TASK STATEMENT: Go through the lines below and copy each one that holds the string "metres".

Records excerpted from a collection
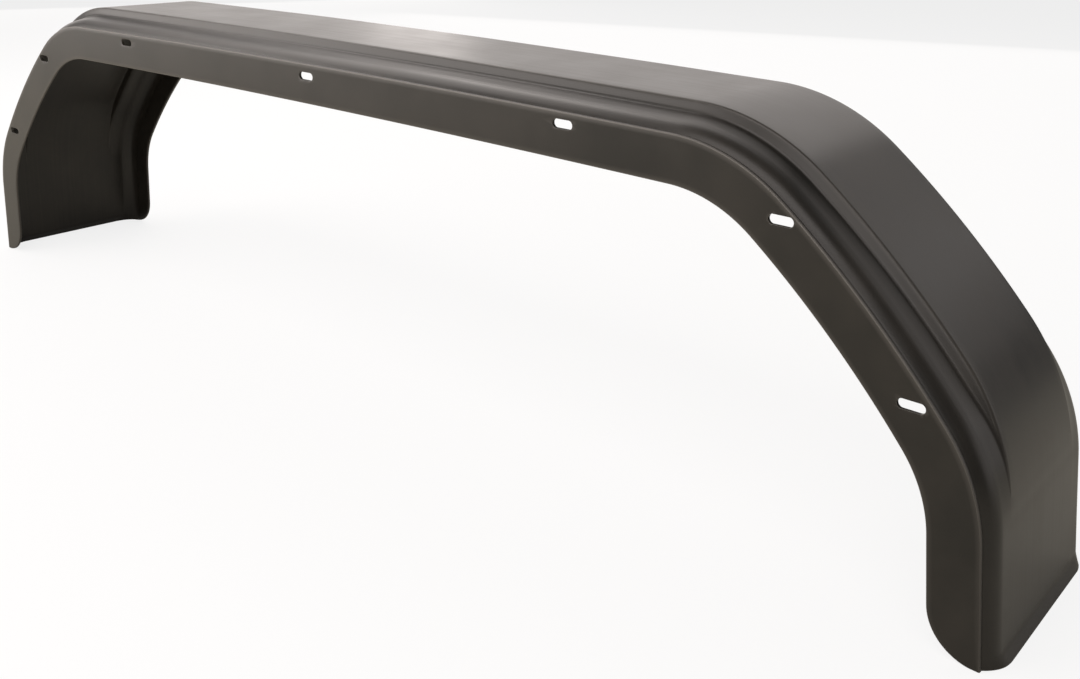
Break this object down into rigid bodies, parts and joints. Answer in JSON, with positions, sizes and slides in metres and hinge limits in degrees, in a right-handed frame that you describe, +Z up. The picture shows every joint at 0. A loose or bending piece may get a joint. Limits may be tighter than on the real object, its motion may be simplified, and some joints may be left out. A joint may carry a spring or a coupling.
{
  "type": "trailer mudguard",
  "caption": "Long arched trailer mudguard moulded in one piece, with a raised stepped crown, sloped shoulders, short flared feet and a slotted fixing flange along one side.",
  "frame": {"origin": "middle of the guard's length and width, on the ground line of its two feet", "axes": "+X along the trailer, +Y across it from the slotted fixing flange towards the other flange, +Z up"},
  "size_m": [1.5138, 0.2, 0.374],
  "materials": {
    "shell": "black moulded polyethylene with a satin skin"
  },
  "bodies": {
    "root": {"mudguard": "shell"}
  },
  "joints": []
}
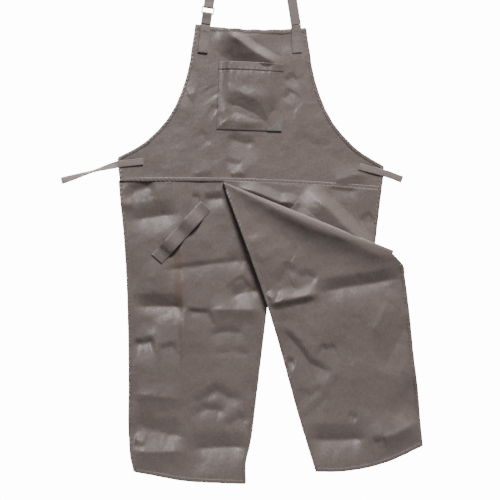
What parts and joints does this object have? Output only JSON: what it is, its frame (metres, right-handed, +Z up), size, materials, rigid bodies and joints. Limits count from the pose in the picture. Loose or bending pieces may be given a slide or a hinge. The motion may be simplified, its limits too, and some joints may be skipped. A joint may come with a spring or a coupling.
{
  "type": "split-leg apron",
  "caption": "Hanging bib work apron of satin-weave cloth, split into two overlapping leg panels, with neck loop, chest pocket, waist ties and diagonal tool loops.",
  "frame": {"origin": "inner face of the neck strap at the top of its arch, middle of the strap's width", "axes": "+Z up, +X to the right of someone facing the apron's front, the front faces -Y"},
  "size_m": [0.9054, 0.0437, 1.4232],
  "materials": {
    "twill": "satin-weave work cloth, taupe, soft sheen, creased",
    "webbing": "ribbed 25 mm webbing, greige",
    "tape": "20 mm twill tape",
    "patch": "grey-green cloth patch",
    "thread": "matching sewing thread",
    "ring": "glossy white moulded ring",
    "slider": "glossy white moulded slider"
  },
  "bodies": {
    "neck": {"neck_strap": "webbing", "strap_ring": "ring", "ring_loop": "webbing"},
    "slider": {"strap_slider": "slider"},
    "bib": {"bib_panel": "twill", "waist_seam_band": "twill", "waist_seam_stitching": "thread", "left_strap_tab": "webbing", "right_strap_tab": "webbing", "strap_tab_stitching": "thread", "chest_pocket": "twill", "pocket_stitching": "thread", "pocket_corner_patch": "patch", "patch_stitching": "thread", "left_tie_tab": "tape", "right_tie_tab": "tape", "tie_tab_stitching": "thread", "left_tie_roll": "tape", "right_tie_roll": "tape"},
    "left_tie": {"left_waist_tie": "tape"},
    "right_tie": {"right_waist_tie": "tape"},
    "left_leg": {"left_leg_panel": "twill", "left_leg_loop": "twill", "left_loop_stitching": "thread"},
    "right_leg": {"right_leg_panel": "twill", "right_leg_loop": "twill", "right_loop_stitching": "thread"}
  },
  "joints": [
    {"name": "bib_swing", "type": "hinge", "parent": "neck", "child": "bib", "pos_m": [0, 0, -0.277], "axis": [1, 0, 0], "range_deg": [-60, 60]},
    {"name": "slider_travel", "type": "slide", "parent": "neck", "child": "slider", "axis": [0.1564, 0, 0.9877], "range_m": [-0.016, 0.034]},
    {"name": "left_tie_swing", "type": "hinge", "parent": "bib", "child": "left_tie", "pos_m": [-0.333, 0, -0.62536], "axis": [0, 0, 1], "range_deg": [-90, 0]},
    {"name": "right_tie_swing", "type": "hinge", "parent": "bib", "child": "right_tie", "pos_m": [0.333, 0, -0.6472], "axis": [0, 0, 1], "range_deg": [0, 90]},
    {"name": "left_leg_swing", "type": "hinge", "parent": "bib", "child": "left_leg", "pos_m": [-0.072, 0.0024, -0.67066], "axis": [1, 0, 0], "range_deg": [0, 60]},
    {"name": "right_leg_swing", "type": "hinge", "parent": "bib", "child": "right_leg", "pos_m": [-0.072, 0, -0.67066], "axis": [0.9985, 0, -0.0544], "range_deg": [-80, 0]}
  ]
}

THE RESULT:
Break this object down into rigid bodies, parts and joints. Answer in JSON, with positions, sizes and slides in metres and hinge limits in degrees, in a right-handed frame that you describe, +Z up. The picture shows every joint at 0. A loose or bending piece may get a joint. Limits may be tighter than on the real object, its motion may be simplified, and some joints may be left out. A joint may carry a spring or a coupling.
What parts and joints does this object have? Output only JSON: what it is, its frame (metres, right-handed, +Z up), size, materials, rigid bodies and joints. Limits count from the pose in the picture. Loose or bending pieces may be given a slide or a hinge. The motion may be simplified, its limits too, and some joints may be skipped. A joint may come with a spring or a coupling.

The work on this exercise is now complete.